Stored records:
========

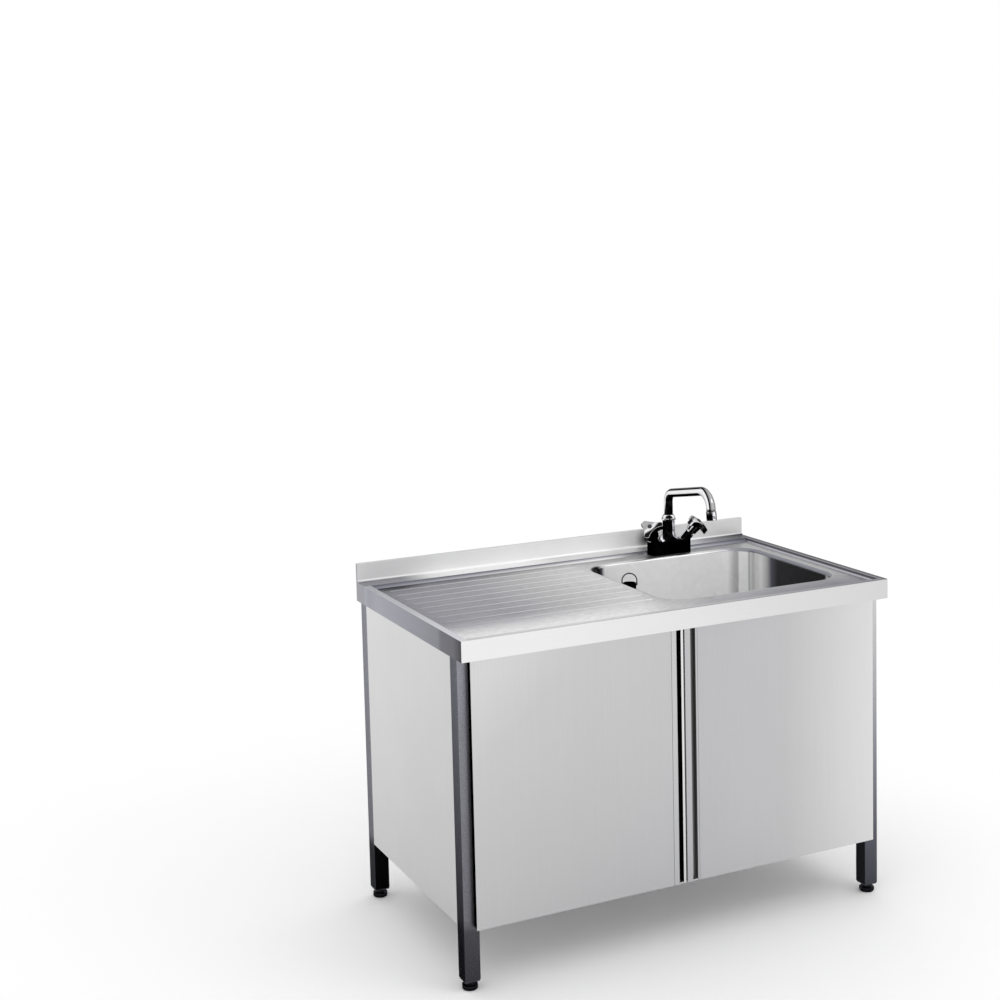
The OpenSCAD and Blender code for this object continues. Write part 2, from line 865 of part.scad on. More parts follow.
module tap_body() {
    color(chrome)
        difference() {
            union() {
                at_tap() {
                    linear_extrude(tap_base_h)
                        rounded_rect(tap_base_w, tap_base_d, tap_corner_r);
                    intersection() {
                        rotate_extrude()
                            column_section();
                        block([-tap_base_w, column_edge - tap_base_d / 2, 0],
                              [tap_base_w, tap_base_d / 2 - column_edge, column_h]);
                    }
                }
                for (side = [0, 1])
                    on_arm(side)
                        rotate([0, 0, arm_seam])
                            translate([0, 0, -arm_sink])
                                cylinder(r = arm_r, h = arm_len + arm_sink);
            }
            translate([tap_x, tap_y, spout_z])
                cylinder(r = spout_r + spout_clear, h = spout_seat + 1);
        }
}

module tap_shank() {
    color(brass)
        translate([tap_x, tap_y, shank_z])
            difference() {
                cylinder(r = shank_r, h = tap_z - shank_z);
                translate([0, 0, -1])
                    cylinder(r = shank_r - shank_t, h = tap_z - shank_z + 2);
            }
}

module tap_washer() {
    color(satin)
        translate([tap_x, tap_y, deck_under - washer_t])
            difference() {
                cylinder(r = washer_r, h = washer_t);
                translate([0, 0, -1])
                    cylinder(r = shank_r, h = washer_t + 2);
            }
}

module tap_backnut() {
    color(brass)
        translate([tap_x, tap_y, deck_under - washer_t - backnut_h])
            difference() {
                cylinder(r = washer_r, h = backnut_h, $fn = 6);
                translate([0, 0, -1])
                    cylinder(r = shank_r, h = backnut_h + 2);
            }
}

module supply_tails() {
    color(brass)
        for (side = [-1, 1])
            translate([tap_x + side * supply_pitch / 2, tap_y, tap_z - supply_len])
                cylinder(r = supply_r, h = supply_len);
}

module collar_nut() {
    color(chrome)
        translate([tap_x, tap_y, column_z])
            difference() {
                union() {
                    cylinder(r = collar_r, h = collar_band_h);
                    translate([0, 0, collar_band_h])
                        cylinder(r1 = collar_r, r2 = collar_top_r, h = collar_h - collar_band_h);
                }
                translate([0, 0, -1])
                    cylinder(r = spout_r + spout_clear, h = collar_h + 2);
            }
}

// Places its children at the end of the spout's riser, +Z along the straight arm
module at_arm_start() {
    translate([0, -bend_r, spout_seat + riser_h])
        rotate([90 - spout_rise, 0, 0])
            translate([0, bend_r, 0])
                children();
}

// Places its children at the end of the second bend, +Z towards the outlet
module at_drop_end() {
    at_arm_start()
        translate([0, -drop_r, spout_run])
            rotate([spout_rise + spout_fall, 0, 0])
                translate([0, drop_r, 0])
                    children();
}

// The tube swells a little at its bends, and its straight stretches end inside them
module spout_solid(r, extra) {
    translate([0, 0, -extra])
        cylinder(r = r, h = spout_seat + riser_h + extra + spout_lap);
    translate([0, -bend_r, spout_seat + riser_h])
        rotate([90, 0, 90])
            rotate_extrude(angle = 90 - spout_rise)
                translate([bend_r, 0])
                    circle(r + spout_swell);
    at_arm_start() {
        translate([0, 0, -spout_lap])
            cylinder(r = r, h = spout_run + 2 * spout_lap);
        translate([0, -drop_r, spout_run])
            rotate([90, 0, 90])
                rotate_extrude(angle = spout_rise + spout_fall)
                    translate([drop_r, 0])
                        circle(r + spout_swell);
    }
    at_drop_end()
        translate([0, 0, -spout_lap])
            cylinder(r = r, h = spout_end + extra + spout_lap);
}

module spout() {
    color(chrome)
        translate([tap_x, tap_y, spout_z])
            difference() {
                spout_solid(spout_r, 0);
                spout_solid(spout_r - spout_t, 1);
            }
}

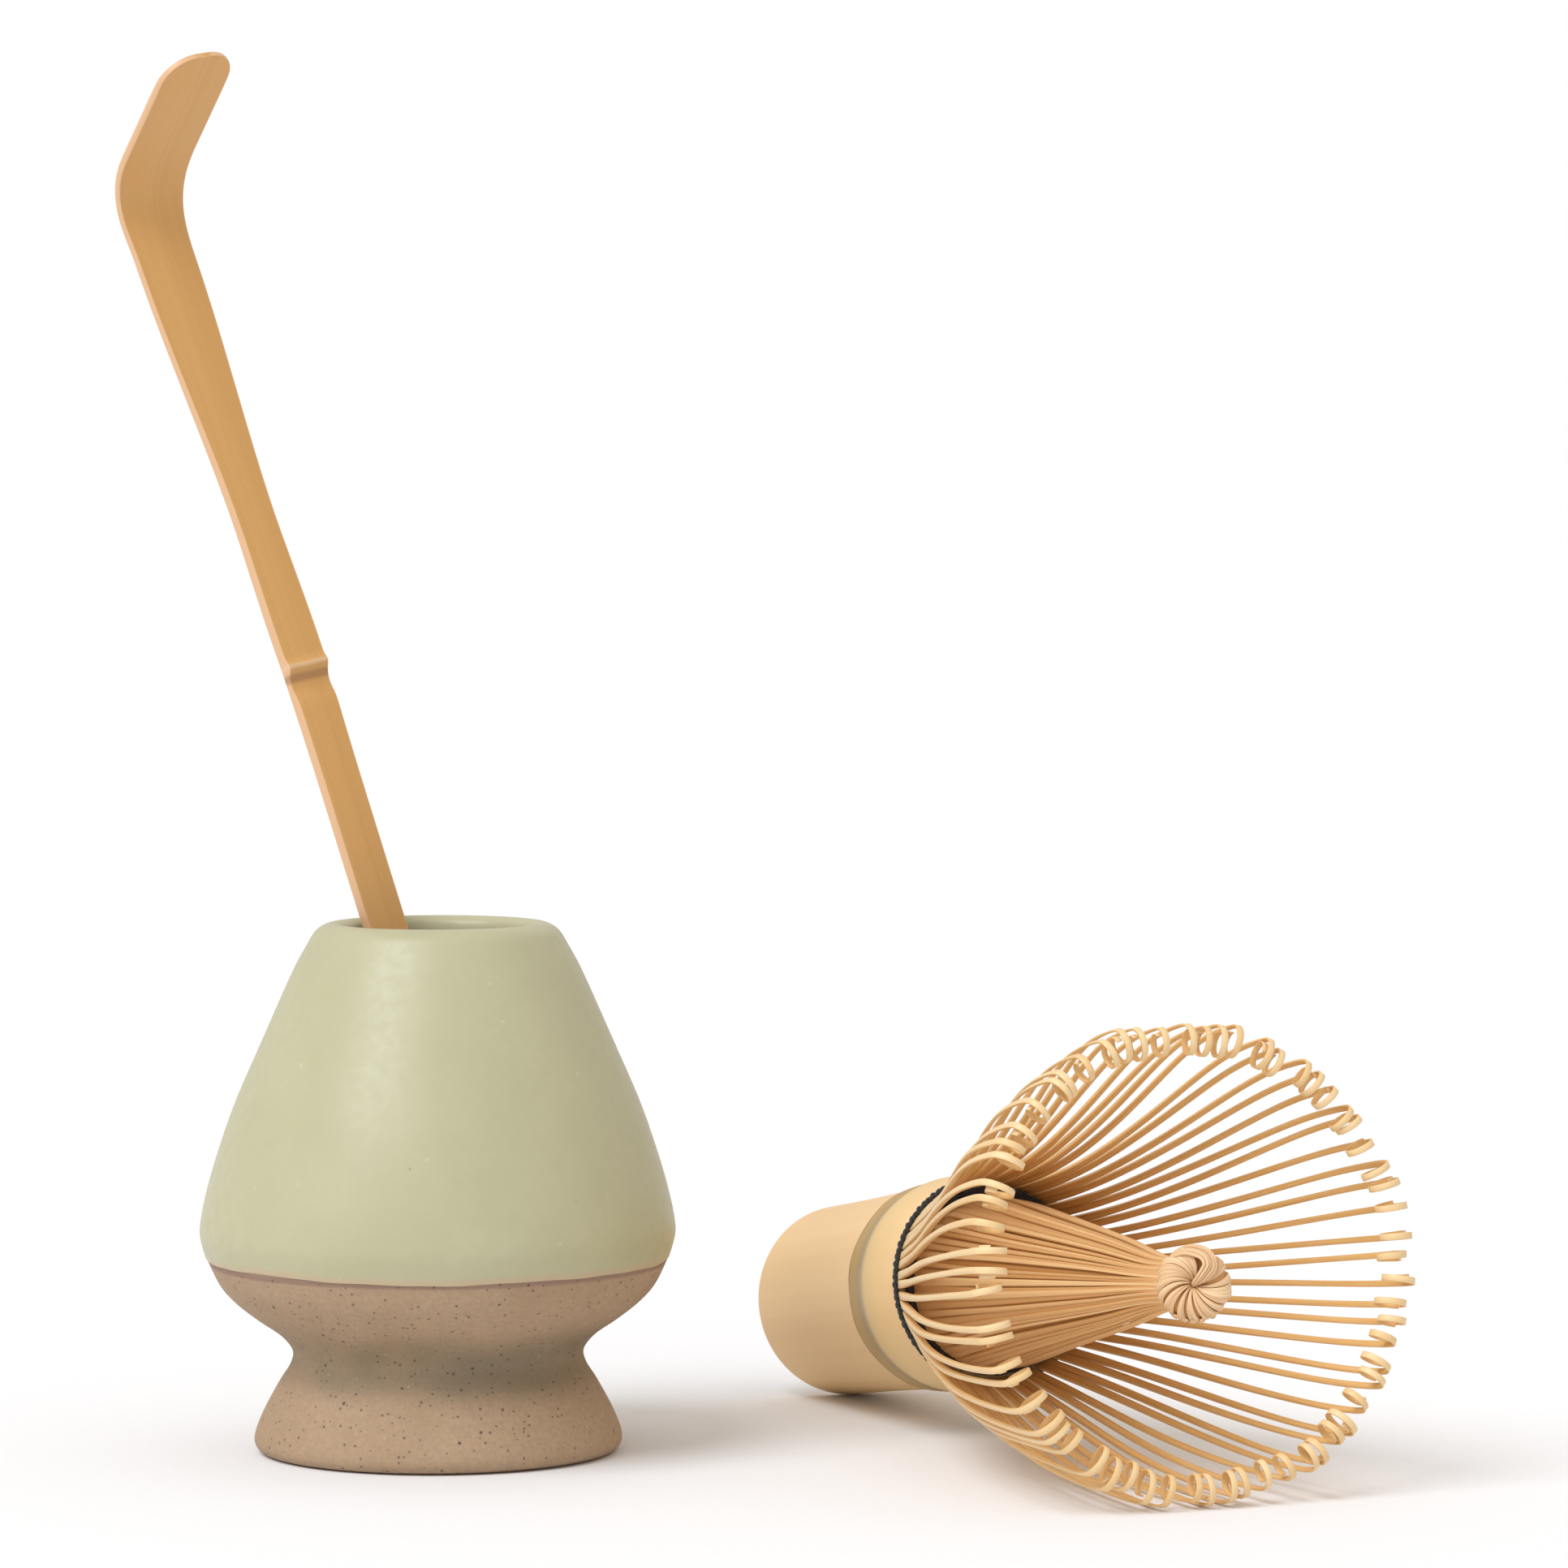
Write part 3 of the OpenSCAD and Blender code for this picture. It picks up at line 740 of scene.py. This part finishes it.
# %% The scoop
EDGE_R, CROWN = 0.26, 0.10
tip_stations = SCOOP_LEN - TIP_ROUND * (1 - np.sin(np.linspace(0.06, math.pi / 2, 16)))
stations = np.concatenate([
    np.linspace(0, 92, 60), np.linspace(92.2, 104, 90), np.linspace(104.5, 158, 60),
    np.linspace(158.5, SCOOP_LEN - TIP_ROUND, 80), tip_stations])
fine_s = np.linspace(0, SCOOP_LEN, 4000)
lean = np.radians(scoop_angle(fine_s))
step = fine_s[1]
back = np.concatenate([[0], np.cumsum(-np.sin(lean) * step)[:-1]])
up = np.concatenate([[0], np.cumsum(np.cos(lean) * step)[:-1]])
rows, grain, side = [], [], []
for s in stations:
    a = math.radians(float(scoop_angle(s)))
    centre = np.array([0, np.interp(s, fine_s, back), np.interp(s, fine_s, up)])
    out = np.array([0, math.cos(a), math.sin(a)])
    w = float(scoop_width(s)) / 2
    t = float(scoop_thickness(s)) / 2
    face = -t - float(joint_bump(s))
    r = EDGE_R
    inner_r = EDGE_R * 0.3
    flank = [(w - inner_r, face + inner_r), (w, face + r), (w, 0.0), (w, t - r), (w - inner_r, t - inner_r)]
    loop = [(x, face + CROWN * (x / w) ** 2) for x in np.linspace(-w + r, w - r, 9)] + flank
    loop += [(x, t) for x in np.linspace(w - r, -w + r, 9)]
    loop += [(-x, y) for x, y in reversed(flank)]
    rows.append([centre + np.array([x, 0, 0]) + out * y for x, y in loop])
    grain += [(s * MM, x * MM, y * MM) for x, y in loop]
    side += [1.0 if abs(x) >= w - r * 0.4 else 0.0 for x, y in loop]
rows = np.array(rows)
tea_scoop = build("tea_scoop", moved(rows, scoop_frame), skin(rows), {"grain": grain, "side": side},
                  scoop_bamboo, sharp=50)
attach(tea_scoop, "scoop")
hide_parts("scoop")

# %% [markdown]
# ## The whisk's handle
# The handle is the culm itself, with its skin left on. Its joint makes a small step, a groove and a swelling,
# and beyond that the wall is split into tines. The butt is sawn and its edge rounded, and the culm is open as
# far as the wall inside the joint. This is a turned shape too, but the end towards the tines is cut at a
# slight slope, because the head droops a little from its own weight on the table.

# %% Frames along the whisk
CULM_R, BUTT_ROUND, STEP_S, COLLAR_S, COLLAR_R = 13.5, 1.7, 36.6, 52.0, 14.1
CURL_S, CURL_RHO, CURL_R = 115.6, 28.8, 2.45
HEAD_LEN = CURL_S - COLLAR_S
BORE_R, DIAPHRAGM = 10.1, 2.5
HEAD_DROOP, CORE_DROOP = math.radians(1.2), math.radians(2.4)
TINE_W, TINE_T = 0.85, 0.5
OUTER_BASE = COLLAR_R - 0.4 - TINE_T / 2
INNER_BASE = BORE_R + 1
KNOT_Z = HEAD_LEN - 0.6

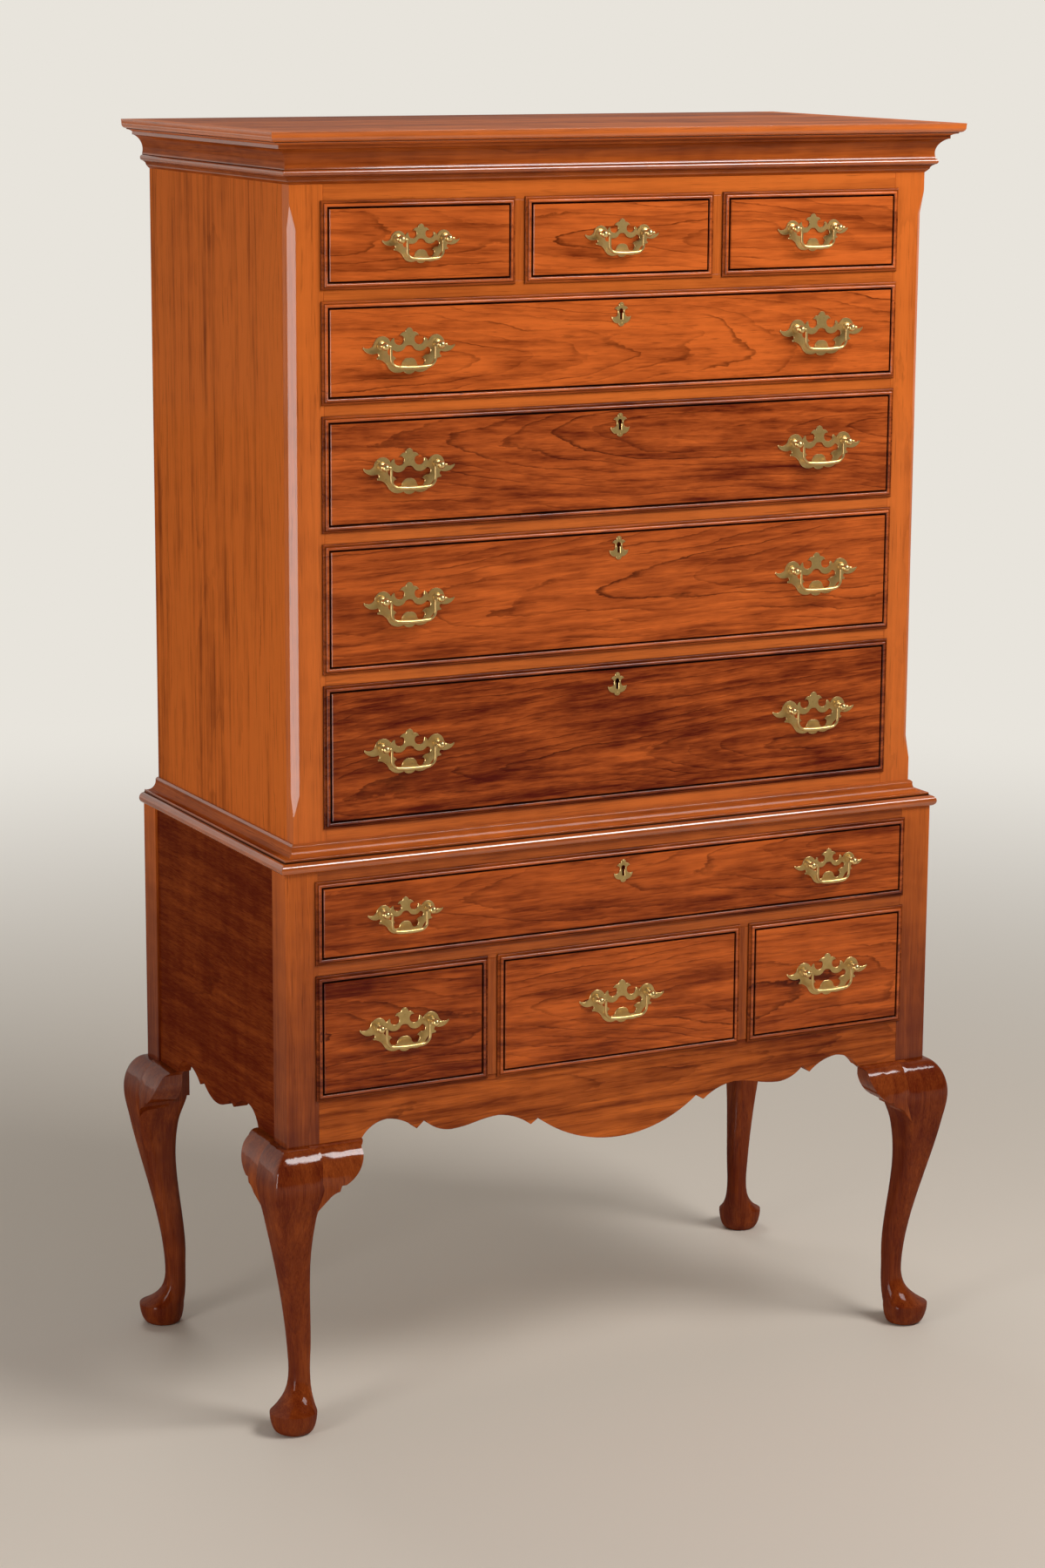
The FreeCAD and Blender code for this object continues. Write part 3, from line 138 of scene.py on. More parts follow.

========

◆ GIVEN TASK:
Quote the data above in full and without alteration; skip the pictures.

◆ TASK SOLUTION:
The OpenSCAD and Blender code for this object continues. Write part 2, from line 865 of part.scad on. More parts follow.
module tap_body() {
    color(chrome)
        difference() {
            union() {
                at_tap() {
                    linear_extrude(tap_base_h)
                        rounded_rect(tap_base_w, tap_base_d, tap_corner_r);
                    intersection() {
                        rotate_extrude()
                            column_section();
                        block([-tap_base_w, column_edge - tap_base_d / 2, 0],
                              [tap_base_w, tap_base_d / 2 - column_edge, column_h]);
                    }
                }
                for (side = [0, 1])
                    on_arm(side)
                        rotate([0, 0, arm_seam])
                            translate([0, 0, -arm_sink])
                                cylinder(r = arm_r, h = arm_len + arm_sink);
            }
            translate([tap_x, tap_y, spout_z])
                cylinder(r = spout_r + spout_clear, h = spout_seat + 1);
        }
}

module tap_shank() {
    color(brass)
        translate([tap_x, tap_y, shank_z])
            difference() {
                cylinder(r = shank_r, h = tap_z - shank_z);
                translate([0, 0, -1])
                    cylinder(r = shank_r - shank_t, h = tap_z - shank_z + 2);
            }
}

module tap_washer() {
    color(satin)
        translate([tap_x, tap_y, deck_under - washer_t])
            difference() {
                cylinder(r = washer_r, h = washer_t);
                translate([0, 0, -1])
                    cylinder(r = shank_r, h = washer_t + 2);
            }
}

module tap_backnut() {
    color(brass)
        translate([tap_x, tap_y, deck_under - washer_t - backnut_h])
            difference() {
                cylinder(r = washer_r, h = backnut_h, $fn = 6);
                translate([0, 0, -1])
                    cylinder(r = shank_r, h = backnut_h + 2);
            }
}

module supply_tails() {
    color(brass)
        for (side = [-1, 1])
            translate([tap_x + side * supply_pitch / 2, tap_y, tap_z - supply_len])
                cylinder(r = supply_r, h = supply_len);
}

module collar_nut() {
    color(chrome)
        translate([tap_x, tap_y, column_z])
            difference() {
                union() {
                    cylinder(r = collar_r, h = collar_band_h);
                    translate([0, 0, collar_band_h])
                        cylinder(r1 = collar_r, r2 = collar_top_r, h = collar_h - collar_band_h);
                }
                translate([0, 0, -1])
                    cylinder(r = spout_r + spout_clear, h = collar_h + 2);
            }
}

// Places its children at the end of the spout's riser, +Z along the straight arm
module at_arm_start() {
    translate([0, -bend_r, spout_seat + riser_h])
        rotate([90 - spout_rise, 0, 0])
            translate([0, bend_r, 0])
                children();
}

// Places its children at the end of the second bend, +Z towards the outlet
module at_drop_end() {
    at_arm_start()
        translate([0, -drop_r, spout_run])
            rotate([spout_rise + spout_fall, 0, 0])
                translate([0, drop_r, 0])
                    children();
}

// The tube swells a little at its bends, and its straight stretches end inside them
module spout_solid(r, extra) {
    translate([0, 0, -extra])
        cylinder(r = r, h = spout_seat + riser_h + extra + spout_lap);
    translate([0, -bend_r, spout_seat + riser_h])
        rotate([90, 0, 90])
            rotate_extrude(angle = 90 - spout_rise)
                translate([bend_r, 0])
                    circle(r + spout_swell);
    at_arm_start() {
        translate([0, 0, -spout_lap])
            cylinder(r = r, h = spout_run + 2 * spout_lap);
        translate([0, -drop_r, spout_run])
            rotate([90, 0, 90])
                rotate_extrude(angle = spout_rise + spout_fall)
                    translate([drop_r, 0])
                        circle(r + spout_swell);
    }
    at_drop_end()
        translate([0, 0, -spout_lap])
            cylinder(r = r, h = spout_end + extra + spout_lap);
}

module spout() {
    color(chrome)
        translate([tap_x, tap_y, spout_z])
            difference() {
                spout_solid(spout_r, 0);
                spout_solid(spout_r - spout_t, 1);
            }
}

Write part 3 of the OpenSCAD and Blender code for this picture. It picks up at line 740 of scene.py. This part finishes it.
# %% The scoop
EDGE_R, CROWN = 0.26, 0.10
tip_stations = SCOOP_LEN - TIP_ROUND * (1 - np.sin(np.linspace(0.06, math.pi / 2, 16)))
stations = np.concatenate([
    np.linspace(0, 92, 60), np.linspace(92.2, 104, 90), np.linspace(104.5, 158, 60),
    np.linspace(158.5, SCOOP_LEN - TIP_ROUND, 80), tip_stations])
fine_s = np.linspace(0, SCOOP_LEN, 4000)
lean = np.radians(scoop_angle(fine_s))
step = fine_s[1]
back = np.concatenate([[0], np.cumsum(-np.sin(lean) * step)[:-1]])
up = np.concatenate([[0], np.cumsum(np.cos(lean) * step)[:-1]])
rows, grain, side = [], [], []
for s in stations:
    a = math.radians(float(scoop_angle(s)))
    centre = np.array([0, np.interp(s, fine_s, back), np.interp(s, fine_s, up)])
    out = np.array([0, math.cos(a), math.sin(a)])
    w = float(scoop_width(s)) / 2
    t = float(scoop_thickness(s)) / 2
    face = -t - float(joint_bump(s))
    r = EDGE_R
    inner_r = EDGE_R * 0.3
    flank = [(w - inner_r, face + inner_r), (w, face + r), (w, 0.0), (w, t - r), (w - inner_r, t - inner_r)]
    loop = [(x, face + CROWN * (x / w) ** 2) for x in np.linspace(-w + r, w - r, 9)] + flank
    loop += [(x, t) for x in np.linspace(w - r, -w + r, 9)]
    loop += [(-x, y) for x, y in reversed(flank)]
    rows.append([centre + np.array([x, 0, 0]) + out * y for x, y in loop])
    grain += [(s * MM, x * MM, y * MM) for x, y in loop]
    side += [1.0 if abs(x) >= w - r * 0.4 else 0.0 for x, y in loop]
rows = np.array(rows)
tea_scoop = build("tea_scoop", moved(rows, scoop_frame), skin(rows), {"grain": grain, "side": side},
                  scoop_bamboo, sharp=50)
attach(tea_scoop, "scoop")
hide_parts("scoop")

# %% [markdown]
# ## The whisk's handle
# The handle is the culm itself, with its skin left on. Its joint makes a small step, a groove and a swelling,
# and beyond that the wall is split into tines. The butt is sawn and its edge rounded, and the culm is open as
# far as the wall inside the joint. This is a turned shape too, but the end towards the tines is cut at a
# slight slope, because the head droops a little from its own weight on the table.

# %% Frames along the whisk
CULM_R, BUTT_ROUND, STEP_S, COLLAR_S, COLLAR_R = 13.5, 1.7, 36.6, 52.0, 14.1
CURL_S, CURL_RHO, CURL_R = 115.6, 28.8, 2.45
HEAD_LEN = CURL_S - COLLAR_S
BORE_R, DIAPHRAGM = 10.1, 2.5
HEAD_DROOP, CORE_DROOP = math.radians(1.2), math.radians(2.4)
TINE_W, TINE_T = 0.85, 0.5
OUTER_BASE = COLLAR_R - 0.4 - TINE_T / 2
INNER_BASE = BORE_R + 1
KNOT_Z = HEAD_LEN - 0.6

The FreeCAD and Blender code for this object continues. Write part 3, from line 138 of scene.py on. More parts follow.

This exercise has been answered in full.